The reason for providing separate servers for queue configuration and access control is to simplify the distinction between access privileges of wrapping web servers. This means that the responsibility of access control to the configuration of Shaft can be delegated to the wrapping web server.

The software will be delivered in open source, for instance as pull requests to a github repository to be determined.
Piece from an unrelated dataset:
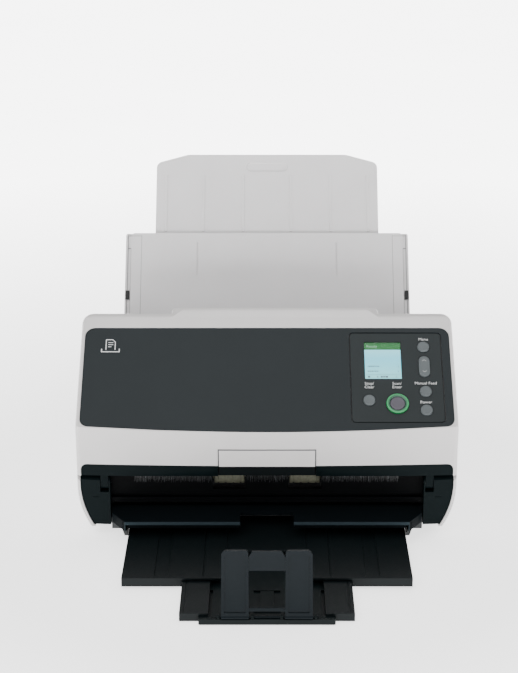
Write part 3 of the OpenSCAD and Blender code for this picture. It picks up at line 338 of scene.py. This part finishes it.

The following license will be applied to the code:

Copyright (c) 2014 InternetWide.org and the ARPA2.net project
All rights reserved.

Redistribution and use in source and binary forms, with or without
modification, are permitted provided that the following conditions
are met:

1. Redistributions of source code must retain the above copyright
   notice, this list of conditions and the following disclaimer.

2. Redistributions in binary form must reproduce the above copyright
   notice, this list of conditions and the following disclaimer in
   the documentation and/or other materials provided with the
   distribution.

THIS SOFTWARE IS PROVIDED BY THE COPYRIGHT HOLDERS AND CONTRIBUTORS
"AS IS" AND ANY EXPRESS OR IMPLIED WARRANTIES, INCLUDING, BUT NOT
LIMITED TO, THE IMPLIED WARRANTIES OF MERCHANTABILITY AND FITNESS FOR
A PARTICULAR PURPOSE ARE DISCLAIMED. IN NO EVENT SHALL THE COPYRIGHT
HOLDER OR CONTRIBUTORS BE LIABLE FOR ANY DIRECT, INDIRECT, INCIDENTAL,
SPECIAL, EXEMPLARY, OR CONSEQUENTIAL DAMAGES (INCLUDING, BUT NOT
LIMITED TO, PROCUREMENT OF SUBSTITUTE GOODS OR SERVICES; LOSS OF USE,
DATA, OR PROFITS; OR BUSINESS INTERRUPTION) HOWEVER CAUSED AND ON ANY
THEORY OF LIABILITY, WHETHER IN CONTRACT, STRICT LIABILITY, OR TORT
(INCLUDING NEGLIGENCE OR OTHERWISE) ARISING IN ANY WAY OUT OF THE USE
OF THIS SOFTWARE, EVEN IF ADVISED OF THE POSSIBILITY OF SUCH DAMAGE.